R. São João da Mata 41,
“Dois pessoas, por favor.” When Orlando, the 34-year owner of Zuari, one of Lisbon’s most acclaimed Goan restaurants, heard our request for a two-person lunch seating, he seemed confused. He looked around the completely empty restaurant, and an immediately frustrated look came over his face. “It’s all full!” We walked past empty table after empty table, as he directed us to a tiny little table in front of a door leading to the kitchen. Apparently the only available seating? Who else was there – ghosts? At noon on a Thursday?
No matter – we had seats, and we wanted to eat. Lisbon is probably one of the best locations for Goan food outside of the former Portuguese colony turned Indian state, but as with any establishment, we were worried that the owners had changed the dishes to conform to more sensitive, even muted, Portuguese tastes. Luckily, we were wrong. For starters, the menu was encouraging: entirely in Portuguese. Few tourists coming this way, apparently – far from the city center and the metro, that’s usually a good sign. Orlando patiently explained the menu to us, as we had never heard of “Sarapatel” before. He spoke quickly, and M caught words like carne (meat) and pedacos (pieces) of linga (tongue) and a quick statement that “tudo e bom” – it’s all very good. He then scurried away, finally explaining the reason he seemed so frazzled: a big party was going to start there in about twenty minutes.
In we put the order: a bottle of water, two sides of white rice. For a starter we went with the obligatory Apas, a type of bread unique to Goan cuisine ( €0,75).
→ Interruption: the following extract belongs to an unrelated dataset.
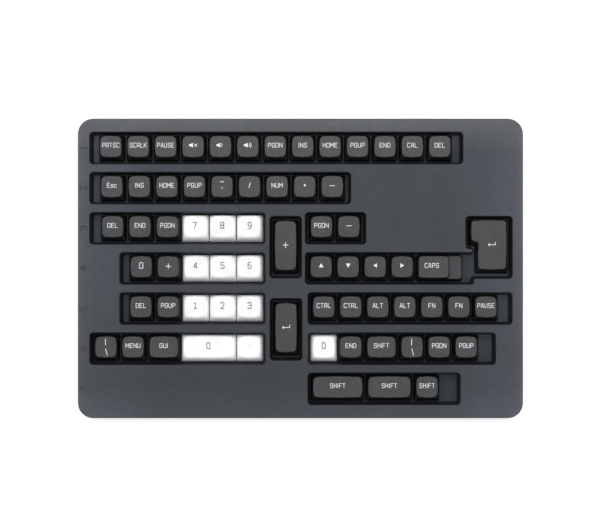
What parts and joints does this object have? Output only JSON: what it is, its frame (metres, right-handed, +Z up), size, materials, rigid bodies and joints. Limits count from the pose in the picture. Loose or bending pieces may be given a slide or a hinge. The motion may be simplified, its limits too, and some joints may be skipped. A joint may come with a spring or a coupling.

It has a texture similar to a very thin version of naan, and a similar flavor, yet somehow manages to remain thick and hearty. L tried to Chacuti de Galinha (€7,00), a type of chicken curry with coconut milk and “spices.” A few taste tests later, and we could detect mint, cumin, coriander, cardamom, and black pepper. A slight spicy kick with a fantastic flavor profile, and three pieces of chicken – the real stuff, still on the bone – was more than expected. M went with the Sarapatel (€7,00), a mix of diced and pulled pork and tongue, simmered in a spicy – very spicy – and flavorful sweet tomato-based sauce. The texture and taste reminded us of a very spicy version of Carolina barbecue pulled pork. Regular readers of the blog will know how we feel about that! Plus, the spice level was one of the few dishes ever to satisfy M’s Scoville scale requirement, and he didn’t even have to make a special request!
The only disappointment of the day was that Zuari was out of their famous mango ice cream, due to the party preparations. We would have liked to try it, but the unexpectedly complex flavors in our dishes, combined with the great price – €20,00 for the whole meal – made this easily our best meal in Lisbon thus far.